Exercise task: Copy all the material below, exactly as it stands.
========================================
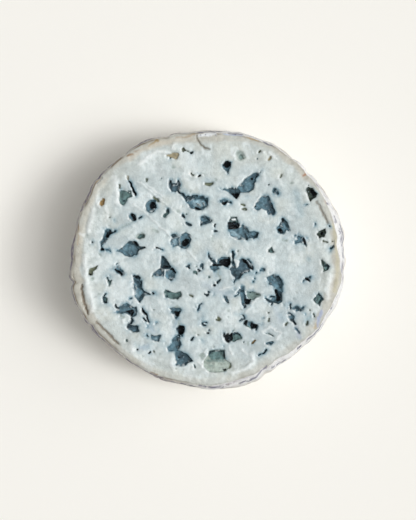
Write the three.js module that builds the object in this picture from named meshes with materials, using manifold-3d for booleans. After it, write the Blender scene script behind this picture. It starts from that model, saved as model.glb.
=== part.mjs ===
// A round of natural-rind blue cheese: the end of a drum, cut straight across and
// lying on its own rinded base with the cut face up. One solid of one piece.
// Millimetres, +Z up. The origin is the middle of the base.
import * as THREE from 'three';
import { mergeVertices } from 'three/addons/utils/BufferGeometryUtils.js';
import Module from 'manifold-3d';

const wasm = await Module();
wasm.setup();

// The drum.
const HEIGHT = 48; // base to cut face
const LOWER_EDGE = 8; // rounding of the drum's lower edge
const RIM_ROUND = 1.2; // drop of the cut face at its very edge
const BELLY_AT = 0.52; // where the wall stands out most, as a share of the height
const SEGMENTS = 96; // steps round the drum

// The widest reach of the wall, every 15 degrees counter-clockwise from +X.
const WALL_REACH = [
  67.6, 69.0, 67.2, 66.0, 65.2, 64.8, 63.9, 64.1, 66.1, 66.6, 67.2, 66.9,
  67.5, 68.9, 67.0, 64.4, 63.3, 63.4, 64.4, 65.1, 64.5, 64.1, 66.6, 68.2,
];
// How far that is outside the edge of the cut face, at the same angles.
const WALL_OVERHANG = [
  4.0, 4.0, 2.7, 2.2, 2.2, 2.7, 3.0, 2.2, 1.9, 1.7, 1.6, 1.6,
  1.6, 1.6, 1.7, 1.8, 1.8, 1.9, 2.6, 4.0, 3.8, 2.8, 3.5, 2.5,
];

// Unevenness of the rind and of the cut face near it.
const WRINKLE = 0.45; // the rind's swells and folds
const RIDGE_IN = 8; // from the edge in to the pressed-up ridge of the paste
const RIDGE_RISE = 0.7;
const BAND_IN = 3.6; // from the edge in to the inner side of the crust

// The eyes are open pits. A row is one lobe: x, y, length, width, turn in degrees
// and depth. Lobes that cross make one eye.
const EYES = [
  // Far side of the face.
  [-17.0, 51.0, 4.2, 3.4, 0, 1.4], [9.8, 46.0, 5.2, 4.0, 80, 4.5], [16.5, 51.0, 4.6, 3.8, 0, 1.2],
  [-37.0, 36.0, 10.0, 1.8, -65, 2.6], [-43.2, 35.5, 3.0, 1.6, 90, 2.0], [-41.0, 29.8, 7.0, 4.2, 82, 2.4],
  [-51.5, 28.2, 3.8, 2.6, 60, 1.8], [-16.0, 36.0, 6.2, 5.0, 15, 2.8], [-12.3, 31.8, 5.5, 1.8, -45, 2.2],
  [-5.5, 27.6, 11.0, 5.2, 0, 2.0], [-27.4, 26.0, 5.2, 5.0, 0, 3.8], [0.8, 37.0, 4.6, 2.0, 0, 1.8],
  [21.8, 39.8, 9.0, 4.6, 52, 3.2], [13.2, 32.3, 6.4, 4.6, 20, 4.0], [51.0, 32.3, 6.2, 4.4, 78, 4.6],
  [25.8, 28.2, 7.2, 3.0, 52, 3.0], [30.4, 26.6, 8.0, 3.2, -58, 3.0], [33.3, 33.2, 3.4, 3.2, 0, 1.6],
  [9.2, 28.0, 3.6, 3.0, 0, 3.0],
  // Left of the middle.
  [-37.2, 21.0, 4.6, 3.8, 80, 3.4], [-50.6, 10.6, 5.8, 2.2, 55, 3.0], [-51.3, 4.8, 2.4, 2.0, 0, 2.6],
  [-38.0, 5.2, 9.2, 6.0, 15, 3.0], [-32.5, 11.0, 3.6, 3.4, 0, 2.0], [-20.0, 22.4, 5.4, 1.8, 60, 2.0],
  [-13.2, 9.6, 9.4, 6.6, 0, 2.6], [-10.7, 8.3, 4.2, 4.0, 0, 5.0], [-2.0, 19.2, 4.8, 3.6, -20, 2.2],
  [-20.7, -1.6, 5.2, 4.4, 0, 3.2], [-24.3, -6.8, 5.6, 2.6, 10, 2.6], [-17.8, -7.0, 5.2, 4.8, 0, 2.8],
  [-43.0, -6.2, 4.8, 2.0, -45, 3.0], [-48.6, -10.8, 4.4, 2.2, -75, 2.2], [-56.2, -5.5, 5.8, 2.0, 48, 2.4],
  [-50.4, -19.2, 5.4, 2.4, 80, 3.0], [-35.0, -10.4, 6.6, 3.8, -65, 3.0], [-33.4, -17.0, 9.0, 3.8, -85, 3.4],
  [-17.0, -17.4, 8.2, 3.6, 0, 1.8],
  // Right of the middle.
  [12.8, 17.2, 5.4, 4.4, 0, 4.6], [15.6, 12.8, 9.4, 5.6, -15, 2.6], [22.6, 12.0, 5.4, 3.2, 0, 2.4],
  [38.4, 18.0, 8.4, 3.0, -56, 3.2], [35.5, 14.8, 3.2, 3.0, 0, 4.2], [46.6, 9.6, 7.8, 2.8, -55, 3.2],
  [55.8, 12.8, 4.4, 3.6, 0, 4.4], [52.6, 2.4, 10.6, 2.8, 62, 3.6], [58.0, -3.6, 4.2, 3.2, 0, 1.6],
  [8.3, -1.5, 6.0, 4.2, 10, 4.6], [3.4, -4.6, 4.4, 3.2, -10, 2.4], [4.9, -10.0, 6.0, 2.0, -80, 2.8],
  [12.7, -0.4, 6.4, 2.2, 90, 3.0], [16.4, -4.2, 9.0, 8.0, 0, 3.0], [19.8, -2.3, 7.6, 2.6, -46, 5.0],
  [32.4, -10.6, 7.4, 4.6, -32, 3.4], [34.4, -15.6, 8.8, 4.2, -86, 4.4], [31.4, -19.6, 6.2, 3.0, 20, 3.0],
  [18.0, -17.0, 7.0, 2.4, -62, 3.0], [20.2, -20.3, 3.8, 3.2, 0, 4.6], [23.2, -16.6, 4.4, 2.2, -12, 2.2],
  [54.5, -19.4, 4.6, 4.2, 0, 1.6], [48.9, -9.8, 2.4, 2.2, 0, 3.0], [44.8, -24.0, 5.4, 2.2, 10, 3.0],
  [41.4, -29.4, 7.8, 2.6, -58, 3.0],
  // Near side of the face.
  [-41.2, -23.4, 6.2, 3.6, -10, 2.2], [-38.0, -25.7, 4.6, 3.2, 0, 4.6], [-37.0, -31.4, 7.4, 2.6, -84, 3.0],
  [-30.4, -26.8, 9.4, 2.0, -60, 2.6], [-15.2, -25.8, 4.0, 3.4, 0, 4.6], [-12.8, -34.5, 3.8, 3.4, 0, 5.0],
  [-16.0, -41.2, 6.8, 5.0, 80, 2.2], [-12.2, -47.6, 8.8, 6.6, 35, 2.4], [-28.4, -45.6, 2.8, 2.0, 0, 3.0],
  [-24.4, -38.7, 2.8, 2.4, 0, 2.6], [4.8, -50.0, 12.4, 9.4, -8, 1.8], [4.6, -46.9, 8.6, 4.0, -6, 3.0],
  [10.0, -38.3, 4.4, 4.2, 0, 4.6], [14.4, -38.0, 5.2, 4.8, 90, 2.2], [19.6, -31.2, 7.8, 2.8, -12, 4.4],
  [5.2, -29.5, 3.2, 2.2, 0, 1.6], [22.7, -40.5, 2.2, 2.0, 0, 3.0], [30.5, -40.8, 3.8, 1.8, 0, 2.2],
];
const LUMP = 0.1; // unevenness of a lobe, as a share of its size
const EYE_LIFT = 0.15; // a lobe's middle stands this far above the face
const LARGE_EYE = 9.3; // longer lobes get a finer ball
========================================
Result:
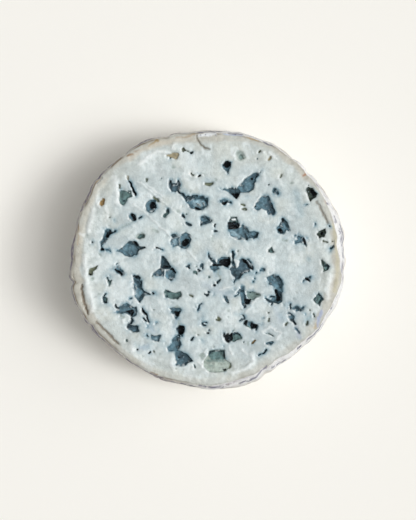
Write the three.js module that builds the object in this picture from named meshes with materials, using manifold-3d for booleans. After it, write the Blender scene script behind this picture. It starts from that model, saved as model.glb.
=== part.mjs ===
// A round of natural-rind blue cheese: the end of a drum, cut straight across and
// lying on its own rinded base with the cut face up. One solid of one piece.
// Millimetres, +Z up. The origin is the middle of the base.
import * as THREE from 'three';
import { mergeVertices } from 'three/addons/utils/BufferGeometryUtils.js';
import Module from 'manifold-3d';

const wasm = await Module();
wasm.setup();

// The drum.
const HEIGHT = 48; // base to cut face
const LOWER_EDGE = 8; // rounding of the drum's lower edge
const RIM_ROUND = 1.2; // drop of the cut face at its very edge
const BELLY_AT = 0.52; // where the wall stands out most, as a share of the height
const SEGMENTS = 96; // steps round the drum

// The widest reach of the wall, every 15 degrees counter-clockwise from +X.
const WALL_REACH = [
  67.6, 69.0, 67.2, 66.0, 65.2, 64.8, 63.9, 64.1, 66.1, 66.6, 67.2, 66.9,
  67.5, 68.9, 67.0, 64.4, 63.3, 63.4, 64.4, 65.1, 64.5, 64.1, 66.6, 68.2,
];
// How far that is outside the edge of the cut face, at the same angles.
const WALL_OVERHANG = [
  4.0, 4.0, 2.7, 2.2, 2.2, 2.7, 3.0, 2.2, 1.9, 1.7, 1.6, 1.6,
  1.6, 1.6, 1.7, 1.8, 1.8, 1.9, 2.6, 4.0, 3.8, 2.8, 3.5, 2.5,
];

// Unevenness of the rind and of the cut face near it.
const WRINKLE = 0.45; // the rind's swells and folds
const RIDGE_IN = 8; // from the edge in to the pressed-up ridge of the paste
const RIDGE_RISE = 0.7;
const BAND_IN = 3.6; // from the edge in to the inner side of the crust

// The eyes are open pits. A row is one lobe: x, y, length, width, turn in degrees
// and depth. Lobes that cross make one eye.
const EYES = [
  // Far side of the face.
  [-17.0, 51.0, 4.2, 3.4, 0, 1.4], [9.8, 46.0, 5.2, 4.0, 80, 4.5], [16.5, 51.0, 4.6, 3.8, 0, 1.2],
  [-37.0, 36.0, 10.0, 1.8, -65, 2.6], [-43.2, 35.5, 3.0, 1.6, 90, 2.0], [-41.0, 29.8, 7.0, 4.2, 82, 2.4],
  [-51.5, 28.2, 3.8, 2.6, 60, 1.8], [-16.0, 36.0, 6.2, 5.0, 15, 2.8], [-12.3, 31.8, 5.5, 1.8, -45, 2.2],
  [-5.5, 27.6, 11.0, 5.2, 0, 2.0], [-27.4, 26.0, 5.2, 5.0, 0, 3.8], [0.8, 37.0, 4.6, 2.0, 0, 1.8],
  [21.8, 39.8, 9.0, 4.6, 52, 3.2], [13.2, 32.3, 6.4, 4.6, 20, 4.0], [51.0, 32.3, 6.2, 4.4, 78, 4.6],
  [25.8, 28.2, 7.2, 3.0, 52, 3.0], [30.4, 26.6, 8.0, 3.2, -58, 3.0], [33.3, 33.2, 3.4, 3.2, 0, 1.6],
  [9.2, 28.0, 3.6, 3.0, 0, 3.0],
  // Left of the middle.
  [-37.2, 21.0, 4.6, 3.8, 80, 3.4], [-50.6, 10.6, 5.8, 2.2, 55, 3.0], [-51.3, 4.8, 2.4, 2.0, 0, 2.6],
  [-38.0, 5.2, 9.2, 6.0, 15, 3.0], [-32.5, 11.0, 3.6, 3.4, 0, 2.0], [-20.0, 22.4, 5.4, 1.8, 60, 2.0],
  [-13.2, 9.6, 9.4, 6.6, 0, 2.6], [-10.7, 8.3, 4.2, 4.0, 0, 5.0], [-2.0, 19.2, 4.8, 3.6, -20, 2.2],
  [-20.7, -1.6, 5.2, 4.4, 0, 3.2], [-24.3, -6.8, 5.6, 2.6, 10, 2.6], [-17.8, -7.0, 5.2, 4.8, 0, 2.8],
  [-43.0, -6.2, 4.8, 2.0, -45, 3.0], [-48.6, -10.8, 4.4, 2.2, -75, 2.2], [-56.2, -5.5, 5.8, 2.0, 48, 2.4],
  [-50.4, -19.2, 5.4, 2.4, 80, 3.0], [-35.0, -10.4, 6.6, 3.8, -65, 3.0], [-33.4, -17.0, 9.0, 3.8, -85, 3.4],
  [-17.0, -17.4, 8.2, 3.6, 0, 1.8],
  // Right of the middle.
  [12.8, 17.2, 5.4, 4.4, 0, 4.6], [15.6, 12.8, 9.4, 5.6, -15, 2.6], [22.6, 12.0, 5.4, 3.2, 0, 2.4],
  [38.4, 18.0, 8.4, 3.0, -56, 3.2], [35.5, 14.8, 3.2, 3.0, 0, 4.2], [46.6, 9.6, 7.8, 2.8, -55, 3.2],
  [55.8, 12.8, 4.4, 3.6, 0, 4.4], [52.6, 2.4, 10.6, 2.8, 62, 3.6], [58.0, -3.6, 4.2, 3.2, 0, 1.6],
  [8.3, -1.5, 6.0, 4.2, 10, 4.6], [3.4, -4.6, 4.4, 3.2, -10, 2.4], [4.9, -10.0, 6.0, 2.0, -80, 2.8],
  [12.7, -0.4, 6.4, 2.2, 90, 3.0], [16.4, -4.2, 9.0, 8.0, 0, 3.0], [19.8, -2.3, 7.6, 2.6, -46, 5.0],
  [32.4, -10.6, 7.4, 4.6, -32, 3.4], [34.4, -15.6, 8.8, 4.2, -86, 4.4], [31.4, -19.6, 6.2, 3.0, 20, 3.0],
  [18.0, -17.0, 7.0, 2.4, -62, 3.0], [20.2, -20.3, 3.8, 3.2, 0, 4.6], [23.2, -16.6, 4.4, 2.2, -12, 2.2],
  [54.5, -19.4, 4.6, 4.2, 0, 1.6], [48.9, -9.8, 2.4, 2.2, 0, 3.0], [44.8, -24.0, 5.4, 2.2, 10, 3.0],
  [41.4, -29.4, 7.8, 2.6, -58, 3.0],
  // Near side of the face.
  [-41.2, -23.4, 6.2, 3.6, -10, 2.2], [-38.0, -25.7, 4.6, 3.2, 0, 4.6], [-37.0, -31.4, 7.4, 2.6, -84, 3.0],
  [-30.4, -26.8, 9.4, 2.0, -60, 2.6], [-15.2, -25.8, 4.0, 3.4, 0, 4.6], [-12.8, -34.5, 3.8, 3.4, 0, 5.0],
  [-16.0, -41.2, 6.8, 5.0, 80, 2.2], [-12.2, -47.6, 8.8, 6.6, 35, 2.4], [-28.4, -45.6, 2.8, 2.0, 0, 3.0],
  [-24.4, -38.7, 2.8, 2.4, 0, 2.6], [4.8, -50.0, 12.4, 9.4, -8, 1.8], [4.6, -46.9, 8.6, 4.0, -6, 3.0],
  [10.0, -38.3, 4.4, 4.2, 0, 4.6], [14.4, -38.0, 5.2, 4.8, 90, 2.2], [19.6, -31.2, 7.8, 2.8, -12, 4.4],
  [5.2, -29.5, 3.2, 2.2, 0, 1.6], [22.7, -40.5, 2.2, 2.0, 0, 3.0], [30.5, -40.8, 3.8, 1.8, 0, 2.2],
];
const LUMP = 0.1; // unevenness of a lobe, as a share of its size
const EYE_LIFT = 0.15; // a lobe's middle stands this far above the face
const LARGE_EYE = 9.3; // longer lobes get a finer ball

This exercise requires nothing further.